For a good long while, the jets will also provide more power the faster they go. This is especially pronounced with the rapier. When small-wing planes finally go supersonic, they find themselves with lots of excess power and can both climb and accelerate at the same time. For those, it's often only a question of finding the right pitch angle to hold and maintain all the way through.

LF-only planes typically need more wing because the nukes have little thrust. They're dependent on wings keeping them in the air while they slowly accelerate to orbital speed.

Thanks for the pointer.

It's already running in big wing mode (dark screenshot): https://i.imgur.com/oSOsgqt.png. May have to test out a bit more before I can push it: During one run I have 400 m/s left in 80k orbit, but not good enough for a rendezvous with a spacestation at 125k with an orange tank as cargo. So right now, I am trying to have a consistence profile that other people can use too.

[Laie]

9 hours ago, Jestersage said:

So right now, I am trying to have a consistence profile that other people can use too.

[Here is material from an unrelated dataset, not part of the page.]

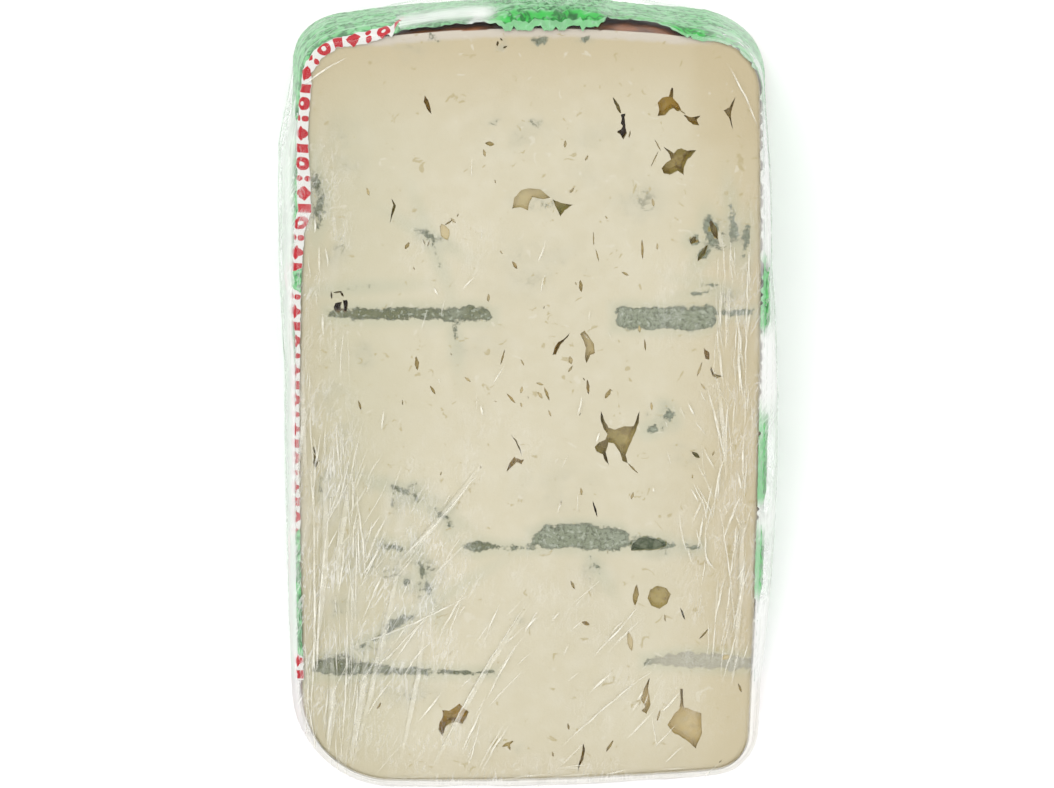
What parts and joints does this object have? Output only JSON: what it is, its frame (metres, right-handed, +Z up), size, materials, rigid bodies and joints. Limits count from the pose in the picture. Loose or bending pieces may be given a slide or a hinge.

First find one that works for you

For most of stage-4 and beyond in my listing, I'm again looking at acceleration. But it's not possible to put a number to it as I did on stage-1, too much depends on circumstances.

Perhaps you should do a few flights where you don't try to go to space, but instead just find out how fast your plane can go. Take your time, perhaps turn off heat so that you can go forever without blowing up. Maybe also infinite propellant so that your pane no longer loses mass as it burns fuel. Just maintain 20km and wait until airspeed settles down, then climb very very slowly and see how things change with altitude.

The "atmosphere autopilot" mod is great for experiments like these.